Tuesday, 11 October 2011

Markets don’t think, feel or believe anything (via BusinessJournalism)

The markets believe Greece needs a restructuring.

No, they don’t.

Journalists have been told for decades to “humanize” their stories, so readers might better understand complicated subjects. That’s why when oil prices break through some imaginary “psychological barrier,” tag teams of reporters are dispatched to America’s gas stations to ask customers what they think it all means. The fact that these consumers generally have no idea has not stopped us from dumping millions of words’ worth of clichéd observations about “pain at the pump.”

Attempts to humanize are harmless enough. If writers and editors can’t rid their stories of valueless opinions from people who know nothing about what they’re being asked, they can rest easy knowing that most astute readers will just skip over them.
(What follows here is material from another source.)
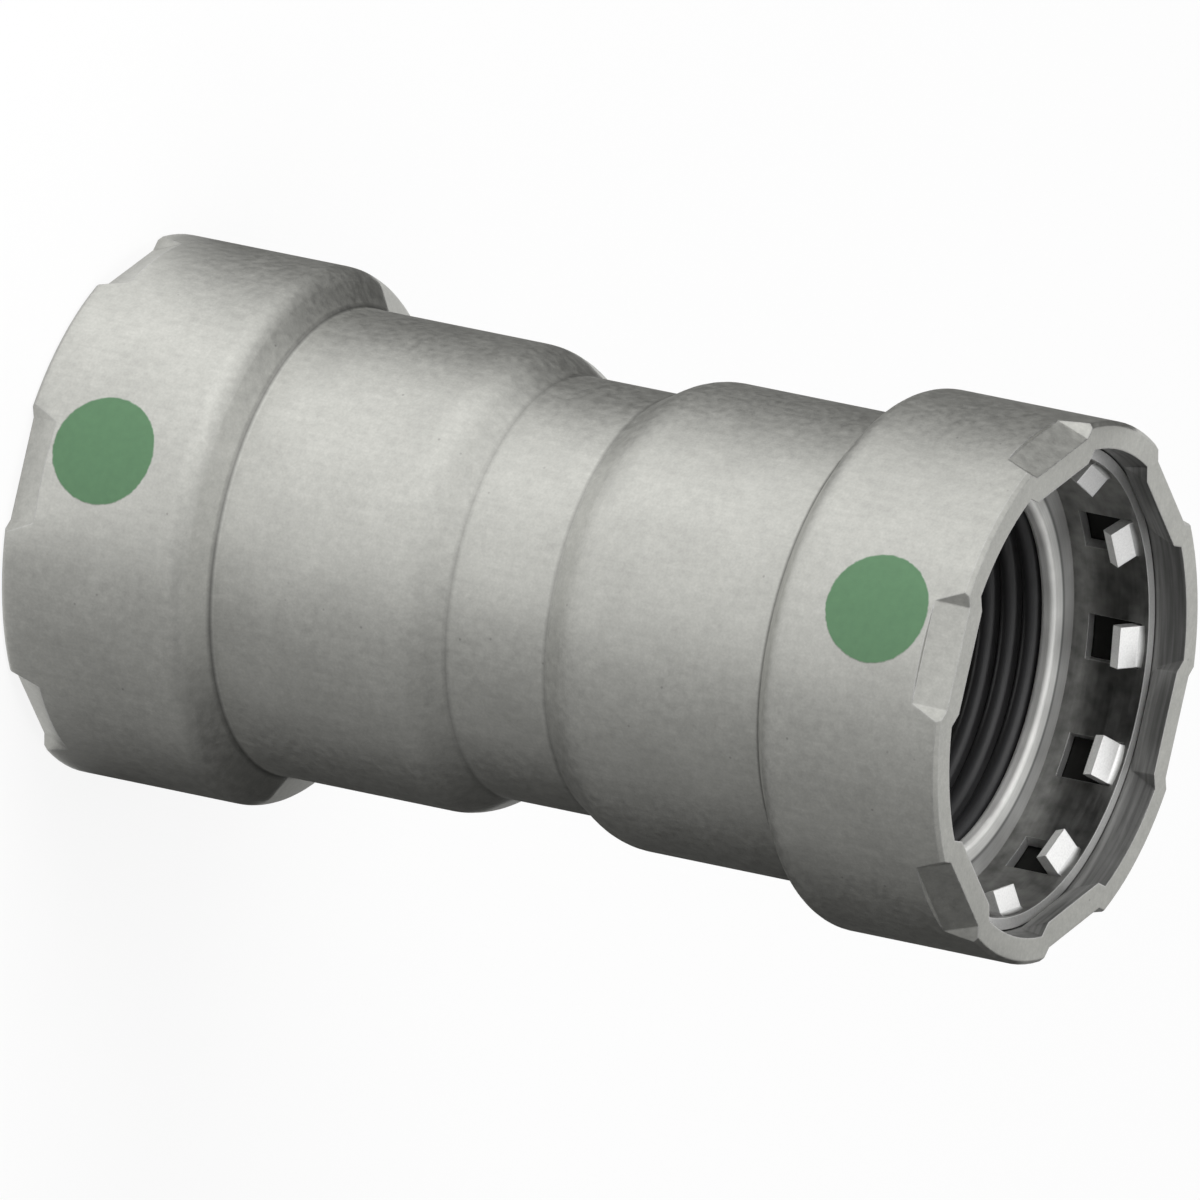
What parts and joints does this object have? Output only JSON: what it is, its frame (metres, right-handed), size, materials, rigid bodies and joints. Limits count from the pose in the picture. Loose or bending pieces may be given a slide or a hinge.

More insidious is the convention of writing about markets as though they were human beings, such as these examples:

There is alarm at Berlin’s inability to grasp how financial markets think.

The Fed’s hope is to relieve some of the pressure on institutions to sell at fire-sale prices, easing the strains on economic activity and making the credit markets feel more comfortable in buying mortgage bonds again.

Could Egypt destabilize global economy? Markets say no.

NYSE Euronext chief executive Duncan Niederauer can say something. The New York Stock Exchange, in a written statement or through an official, can say something. The market it enables cannot. The “market” is cold and lifeless. It couldn’t order a sandwich, let alone think about the “global economy.”

How we write and edit affects how people think. I can’t say it’s purposeful, but it’s safe to say that anthropomorphism (attributing human characteristics to things) can actually affect how real live people think about the markets.